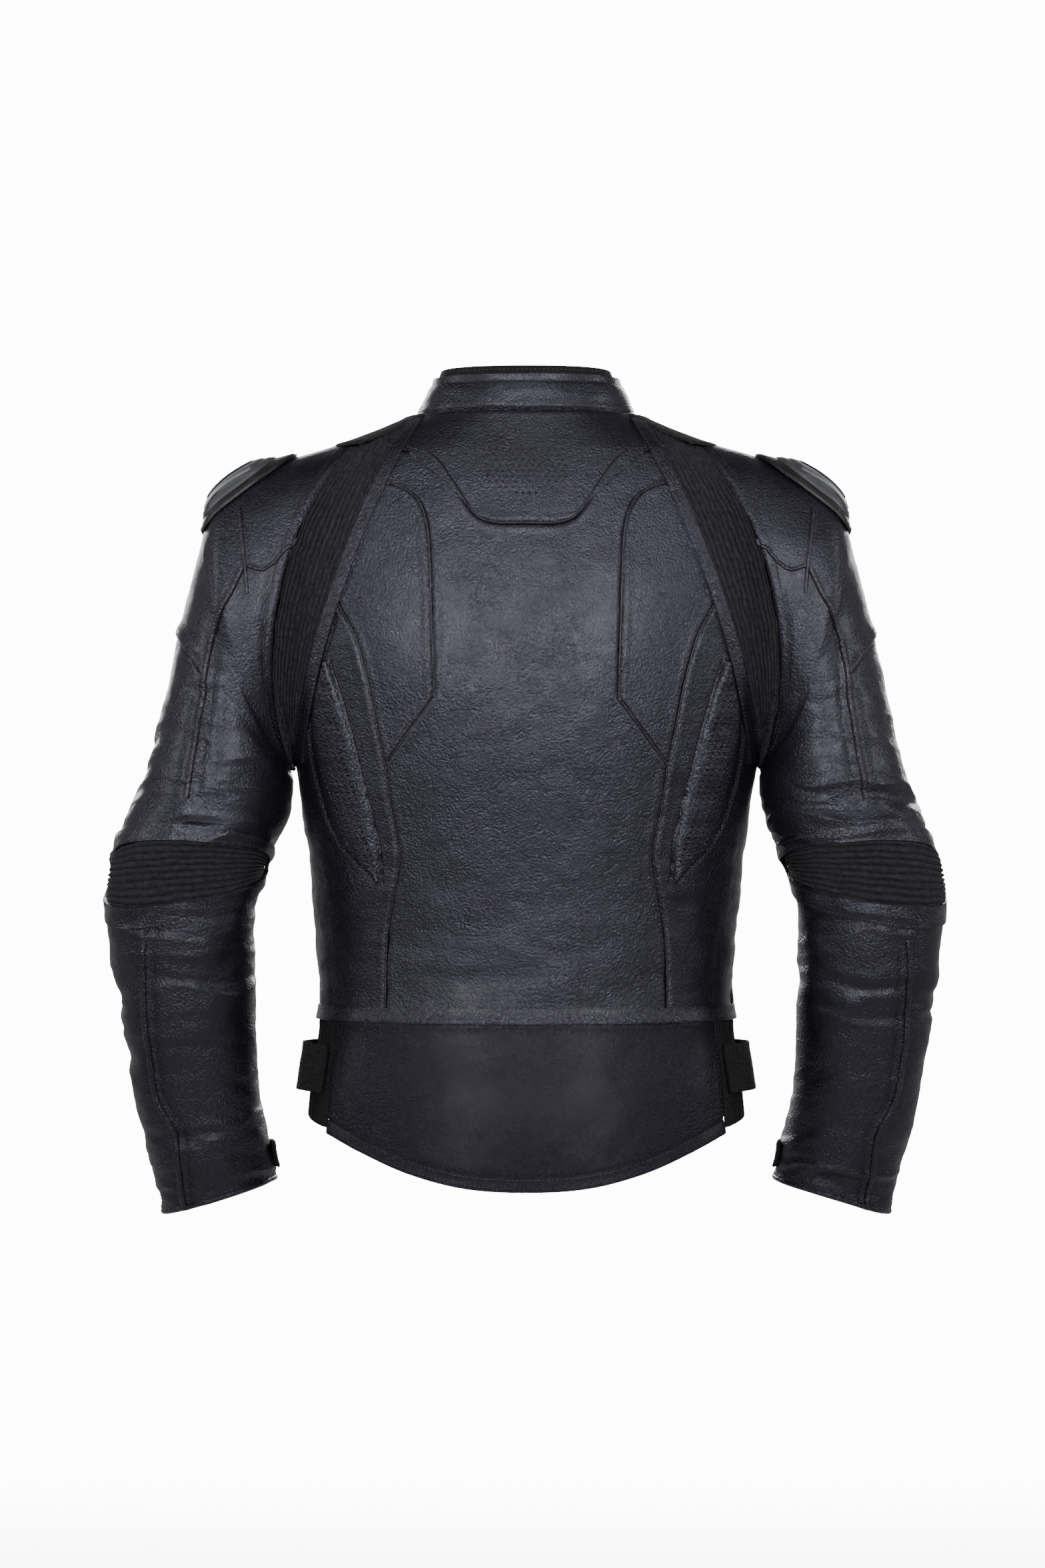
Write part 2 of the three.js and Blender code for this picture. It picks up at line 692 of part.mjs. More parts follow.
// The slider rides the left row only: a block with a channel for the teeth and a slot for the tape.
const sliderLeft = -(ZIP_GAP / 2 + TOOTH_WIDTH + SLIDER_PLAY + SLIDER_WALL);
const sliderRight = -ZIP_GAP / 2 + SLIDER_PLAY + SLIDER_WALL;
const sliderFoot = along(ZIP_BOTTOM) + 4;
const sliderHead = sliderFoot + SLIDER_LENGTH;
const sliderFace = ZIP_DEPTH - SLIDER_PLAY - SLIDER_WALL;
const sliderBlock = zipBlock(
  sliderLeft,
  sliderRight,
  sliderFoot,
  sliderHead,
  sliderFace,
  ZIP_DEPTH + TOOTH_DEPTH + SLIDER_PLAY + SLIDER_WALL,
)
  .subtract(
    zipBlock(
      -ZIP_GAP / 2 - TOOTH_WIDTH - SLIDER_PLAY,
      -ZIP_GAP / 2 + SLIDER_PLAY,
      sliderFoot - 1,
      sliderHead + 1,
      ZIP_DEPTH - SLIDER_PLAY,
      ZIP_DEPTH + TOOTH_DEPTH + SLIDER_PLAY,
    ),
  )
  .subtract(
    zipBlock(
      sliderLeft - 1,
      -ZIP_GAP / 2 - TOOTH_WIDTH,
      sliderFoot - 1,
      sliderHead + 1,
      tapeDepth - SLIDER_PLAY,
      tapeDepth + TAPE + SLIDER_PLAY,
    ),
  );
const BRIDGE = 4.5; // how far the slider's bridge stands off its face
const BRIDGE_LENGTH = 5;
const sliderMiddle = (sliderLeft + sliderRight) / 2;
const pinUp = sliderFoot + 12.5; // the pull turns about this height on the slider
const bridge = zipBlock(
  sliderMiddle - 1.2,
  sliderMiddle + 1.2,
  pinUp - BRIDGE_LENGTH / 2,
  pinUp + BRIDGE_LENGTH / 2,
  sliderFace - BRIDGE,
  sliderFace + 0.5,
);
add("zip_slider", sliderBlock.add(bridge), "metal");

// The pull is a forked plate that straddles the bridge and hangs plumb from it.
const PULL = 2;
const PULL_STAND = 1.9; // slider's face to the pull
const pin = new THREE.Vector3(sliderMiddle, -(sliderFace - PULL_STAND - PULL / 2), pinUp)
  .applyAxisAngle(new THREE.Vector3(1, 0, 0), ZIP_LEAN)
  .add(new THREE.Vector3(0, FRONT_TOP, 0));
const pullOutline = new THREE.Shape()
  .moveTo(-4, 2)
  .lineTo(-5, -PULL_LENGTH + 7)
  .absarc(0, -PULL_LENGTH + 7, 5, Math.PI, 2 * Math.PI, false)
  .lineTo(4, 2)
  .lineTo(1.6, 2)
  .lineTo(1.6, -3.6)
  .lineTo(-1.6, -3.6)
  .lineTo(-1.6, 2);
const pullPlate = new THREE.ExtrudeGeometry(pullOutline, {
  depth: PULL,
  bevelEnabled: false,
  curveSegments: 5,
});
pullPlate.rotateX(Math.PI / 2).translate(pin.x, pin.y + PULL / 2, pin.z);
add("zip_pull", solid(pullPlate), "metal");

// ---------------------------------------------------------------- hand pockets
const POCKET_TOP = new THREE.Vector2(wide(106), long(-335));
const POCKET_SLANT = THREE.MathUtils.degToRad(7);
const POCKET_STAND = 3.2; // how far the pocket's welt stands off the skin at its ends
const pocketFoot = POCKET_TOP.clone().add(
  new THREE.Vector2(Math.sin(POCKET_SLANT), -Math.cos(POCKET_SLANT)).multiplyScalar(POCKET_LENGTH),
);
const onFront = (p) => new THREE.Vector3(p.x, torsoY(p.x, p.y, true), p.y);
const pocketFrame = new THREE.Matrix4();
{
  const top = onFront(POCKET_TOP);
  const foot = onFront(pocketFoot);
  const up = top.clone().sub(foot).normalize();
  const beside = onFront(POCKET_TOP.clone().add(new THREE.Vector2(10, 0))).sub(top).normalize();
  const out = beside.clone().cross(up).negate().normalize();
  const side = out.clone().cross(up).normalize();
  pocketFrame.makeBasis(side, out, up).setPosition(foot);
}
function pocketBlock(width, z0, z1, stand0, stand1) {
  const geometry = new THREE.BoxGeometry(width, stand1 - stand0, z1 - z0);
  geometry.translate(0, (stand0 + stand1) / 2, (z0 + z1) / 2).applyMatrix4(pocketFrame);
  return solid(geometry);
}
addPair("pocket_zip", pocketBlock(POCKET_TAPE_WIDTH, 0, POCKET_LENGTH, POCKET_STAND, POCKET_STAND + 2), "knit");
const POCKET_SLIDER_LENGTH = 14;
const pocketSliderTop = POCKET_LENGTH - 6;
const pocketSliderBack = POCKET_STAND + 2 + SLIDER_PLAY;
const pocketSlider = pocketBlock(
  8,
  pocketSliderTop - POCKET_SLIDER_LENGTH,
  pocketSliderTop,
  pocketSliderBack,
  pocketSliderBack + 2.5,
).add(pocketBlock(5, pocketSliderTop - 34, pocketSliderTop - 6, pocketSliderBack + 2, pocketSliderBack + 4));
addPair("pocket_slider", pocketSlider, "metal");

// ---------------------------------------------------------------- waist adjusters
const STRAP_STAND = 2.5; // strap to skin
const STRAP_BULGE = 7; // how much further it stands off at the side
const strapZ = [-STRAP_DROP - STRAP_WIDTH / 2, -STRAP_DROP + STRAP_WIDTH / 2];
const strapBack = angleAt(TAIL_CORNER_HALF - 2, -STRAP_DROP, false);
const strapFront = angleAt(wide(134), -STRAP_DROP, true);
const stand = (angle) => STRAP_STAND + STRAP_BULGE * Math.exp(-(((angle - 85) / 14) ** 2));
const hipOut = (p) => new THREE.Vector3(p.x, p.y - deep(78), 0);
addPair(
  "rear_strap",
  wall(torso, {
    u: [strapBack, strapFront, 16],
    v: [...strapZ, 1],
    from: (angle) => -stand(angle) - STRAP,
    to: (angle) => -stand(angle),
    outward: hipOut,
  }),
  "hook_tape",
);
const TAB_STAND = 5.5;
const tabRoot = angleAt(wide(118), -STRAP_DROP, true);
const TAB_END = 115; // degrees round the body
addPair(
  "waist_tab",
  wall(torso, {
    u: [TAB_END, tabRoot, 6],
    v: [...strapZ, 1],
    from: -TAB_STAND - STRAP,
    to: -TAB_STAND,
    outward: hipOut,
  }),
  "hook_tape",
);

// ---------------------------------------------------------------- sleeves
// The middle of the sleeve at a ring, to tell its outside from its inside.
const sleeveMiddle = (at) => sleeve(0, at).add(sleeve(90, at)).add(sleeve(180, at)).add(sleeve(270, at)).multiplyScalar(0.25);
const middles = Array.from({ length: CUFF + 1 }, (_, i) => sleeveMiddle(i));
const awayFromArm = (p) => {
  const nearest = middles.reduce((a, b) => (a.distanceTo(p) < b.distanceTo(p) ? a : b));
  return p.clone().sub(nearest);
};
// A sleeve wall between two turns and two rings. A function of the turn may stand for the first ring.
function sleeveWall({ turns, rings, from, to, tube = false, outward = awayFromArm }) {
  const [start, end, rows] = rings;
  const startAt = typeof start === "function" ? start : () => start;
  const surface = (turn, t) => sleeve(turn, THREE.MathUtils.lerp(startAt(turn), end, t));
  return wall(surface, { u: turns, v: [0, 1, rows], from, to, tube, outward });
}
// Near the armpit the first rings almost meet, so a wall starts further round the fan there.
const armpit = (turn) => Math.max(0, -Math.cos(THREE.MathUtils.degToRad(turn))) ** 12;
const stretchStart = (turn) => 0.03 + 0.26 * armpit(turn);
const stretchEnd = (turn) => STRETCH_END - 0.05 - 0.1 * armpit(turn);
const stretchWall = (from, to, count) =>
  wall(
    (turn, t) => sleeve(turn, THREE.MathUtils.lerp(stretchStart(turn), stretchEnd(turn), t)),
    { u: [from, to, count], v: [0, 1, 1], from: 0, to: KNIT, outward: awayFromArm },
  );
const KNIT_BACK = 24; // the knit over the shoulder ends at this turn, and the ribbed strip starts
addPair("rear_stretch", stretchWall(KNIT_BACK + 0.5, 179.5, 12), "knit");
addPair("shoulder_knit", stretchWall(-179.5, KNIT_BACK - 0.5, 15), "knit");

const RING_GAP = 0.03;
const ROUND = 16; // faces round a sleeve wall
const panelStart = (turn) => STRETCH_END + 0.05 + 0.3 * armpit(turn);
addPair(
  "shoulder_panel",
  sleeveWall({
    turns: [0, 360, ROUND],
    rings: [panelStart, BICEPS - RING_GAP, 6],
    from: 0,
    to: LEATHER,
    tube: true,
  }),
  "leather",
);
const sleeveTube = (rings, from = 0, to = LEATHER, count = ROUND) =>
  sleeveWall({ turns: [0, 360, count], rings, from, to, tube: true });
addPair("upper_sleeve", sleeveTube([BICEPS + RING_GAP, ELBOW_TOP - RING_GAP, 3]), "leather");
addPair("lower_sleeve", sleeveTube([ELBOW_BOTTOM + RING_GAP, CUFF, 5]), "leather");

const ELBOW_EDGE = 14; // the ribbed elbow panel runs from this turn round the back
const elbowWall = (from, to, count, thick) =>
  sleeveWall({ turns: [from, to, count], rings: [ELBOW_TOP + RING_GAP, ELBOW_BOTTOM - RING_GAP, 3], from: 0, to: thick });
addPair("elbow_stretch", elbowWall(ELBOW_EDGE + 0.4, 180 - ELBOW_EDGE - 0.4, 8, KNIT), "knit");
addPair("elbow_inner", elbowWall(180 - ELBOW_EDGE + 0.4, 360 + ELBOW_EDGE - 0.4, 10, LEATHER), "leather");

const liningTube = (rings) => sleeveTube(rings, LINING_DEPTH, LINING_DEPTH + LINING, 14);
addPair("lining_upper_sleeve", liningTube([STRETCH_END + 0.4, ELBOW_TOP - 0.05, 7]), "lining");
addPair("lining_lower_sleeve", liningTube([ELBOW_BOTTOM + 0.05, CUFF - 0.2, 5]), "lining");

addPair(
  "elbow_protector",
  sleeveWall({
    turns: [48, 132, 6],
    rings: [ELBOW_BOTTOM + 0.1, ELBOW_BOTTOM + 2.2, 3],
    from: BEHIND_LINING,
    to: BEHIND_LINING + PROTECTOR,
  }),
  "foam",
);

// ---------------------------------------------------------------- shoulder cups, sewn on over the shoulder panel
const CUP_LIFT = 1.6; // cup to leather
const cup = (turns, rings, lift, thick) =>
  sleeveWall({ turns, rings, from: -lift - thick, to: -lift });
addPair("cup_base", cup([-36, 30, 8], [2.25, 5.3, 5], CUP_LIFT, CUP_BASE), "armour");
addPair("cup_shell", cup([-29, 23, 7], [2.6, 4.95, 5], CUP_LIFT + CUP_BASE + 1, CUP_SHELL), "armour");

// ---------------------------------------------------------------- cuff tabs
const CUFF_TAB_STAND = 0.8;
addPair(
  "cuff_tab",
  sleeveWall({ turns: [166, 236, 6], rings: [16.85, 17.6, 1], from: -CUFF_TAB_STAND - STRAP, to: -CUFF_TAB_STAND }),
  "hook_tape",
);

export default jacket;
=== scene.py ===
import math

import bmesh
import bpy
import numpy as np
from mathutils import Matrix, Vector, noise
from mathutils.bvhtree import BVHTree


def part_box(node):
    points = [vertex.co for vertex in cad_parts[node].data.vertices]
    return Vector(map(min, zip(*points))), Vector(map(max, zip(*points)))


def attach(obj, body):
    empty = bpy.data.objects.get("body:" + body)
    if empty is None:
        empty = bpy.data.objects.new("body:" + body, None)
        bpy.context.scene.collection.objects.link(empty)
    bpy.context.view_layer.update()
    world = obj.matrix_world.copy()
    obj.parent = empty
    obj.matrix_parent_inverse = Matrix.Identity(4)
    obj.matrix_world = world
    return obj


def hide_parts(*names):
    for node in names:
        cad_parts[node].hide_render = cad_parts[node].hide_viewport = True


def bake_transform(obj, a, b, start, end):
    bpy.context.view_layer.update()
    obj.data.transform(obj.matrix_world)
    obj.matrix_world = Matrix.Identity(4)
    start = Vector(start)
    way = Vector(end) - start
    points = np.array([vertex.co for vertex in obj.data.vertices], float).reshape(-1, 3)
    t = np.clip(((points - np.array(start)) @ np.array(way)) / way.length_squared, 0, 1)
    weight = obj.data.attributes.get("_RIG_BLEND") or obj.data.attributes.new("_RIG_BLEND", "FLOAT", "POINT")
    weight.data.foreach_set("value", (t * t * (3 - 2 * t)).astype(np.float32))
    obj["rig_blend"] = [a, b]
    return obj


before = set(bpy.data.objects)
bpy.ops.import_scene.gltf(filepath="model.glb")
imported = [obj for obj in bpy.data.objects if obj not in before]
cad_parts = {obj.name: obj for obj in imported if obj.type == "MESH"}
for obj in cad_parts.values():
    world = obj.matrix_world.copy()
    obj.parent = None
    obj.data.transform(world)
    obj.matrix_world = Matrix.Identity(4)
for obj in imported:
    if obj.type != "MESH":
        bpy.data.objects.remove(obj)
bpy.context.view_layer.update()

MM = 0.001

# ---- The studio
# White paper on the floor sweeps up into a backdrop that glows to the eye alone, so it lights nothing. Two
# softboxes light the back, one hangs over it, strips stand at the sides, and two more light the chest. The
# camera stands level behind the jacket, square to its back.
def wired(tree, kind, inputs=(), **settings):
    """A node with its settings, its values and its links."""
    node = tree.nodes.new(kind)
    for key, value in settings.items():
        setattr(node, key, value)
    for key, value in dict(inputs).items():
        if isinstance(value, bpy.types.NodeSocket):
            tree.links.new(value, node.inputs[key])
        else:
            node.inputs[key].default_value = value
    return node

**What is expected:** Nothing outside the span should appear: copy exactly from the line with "the shoulder panel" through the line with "start = Vector(start)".

**Reply:**
// ---------------------------------------------------------------- shoulder cups, sewn on over the shoulder panel
const CUP_LIFT = 1.6; // cup to leather
const cup = (turns, rings, lift, thick) =>
  sleeveWall({ turns, rings, from: -lift - thick, to: -lift });
addPair("cup_base", cup([-36, 30, 8], [2.25, 5.3, 5], CUP_LIFT, CUP_BASE), "armour");
addPair("cup_shell", cup([-29, 23, 7], [2.6, 4.95, 5], CUP_LIFT + CUP_BASE + 1, CUP_SHELL), "armour");

// ---------------------------------------------------------------- cuff tabs
const CUFF_TAB_STAND = 0.8;
addPair(
  "cuff_tab",
  sleeveWall({ turns: [166, 236, 6], rings: [16.85, 17.6, 1], from: -CUFF_TAB_STAND - STRAP, to: -CUFF_TAB_STAND }),
  "hook_tape",
);

export default jacket;
=== scene.py ===
import math

import bmesh
import bpy
import numpy as np
from mathutils import Matrix, Vector, noise
from mathutils.bvhtree import BVHTree


def part_box(node):
    points = [vertex.co for vertex in cad_parts[node].data.vertices]
    return Vector(map(min, zip(*points))), Vector(map(max, zip(*points)))


def attach(obj, body):
    empty = bpy.data.objects.get("body:" + body)
    if empty is None:
        empty = bpy.data.objects.new("body:" + body, None)
        bpy.context.scene.collection.objects.link(empty)
    bpy.context.view_layer.update()
    world = obj.matrix_world.copy()
    obj.parent = empty
    obj.matrix_parent_inverse = Matrix.Identity(4)
    obj.matrix_world = world
    return obj


def hide_parts(*names):
    for node in names:
        cad_parts[node].hide_render = cad_parts[node].hide_viewport = True


def bake_transform(obj, a, b, start, end):
    bpy.context.view_layer.update()
    obj.data.transform(obj.matrix_world)
    obj.matrix_world = Matrix.Identity(4)
    start = Vector(start)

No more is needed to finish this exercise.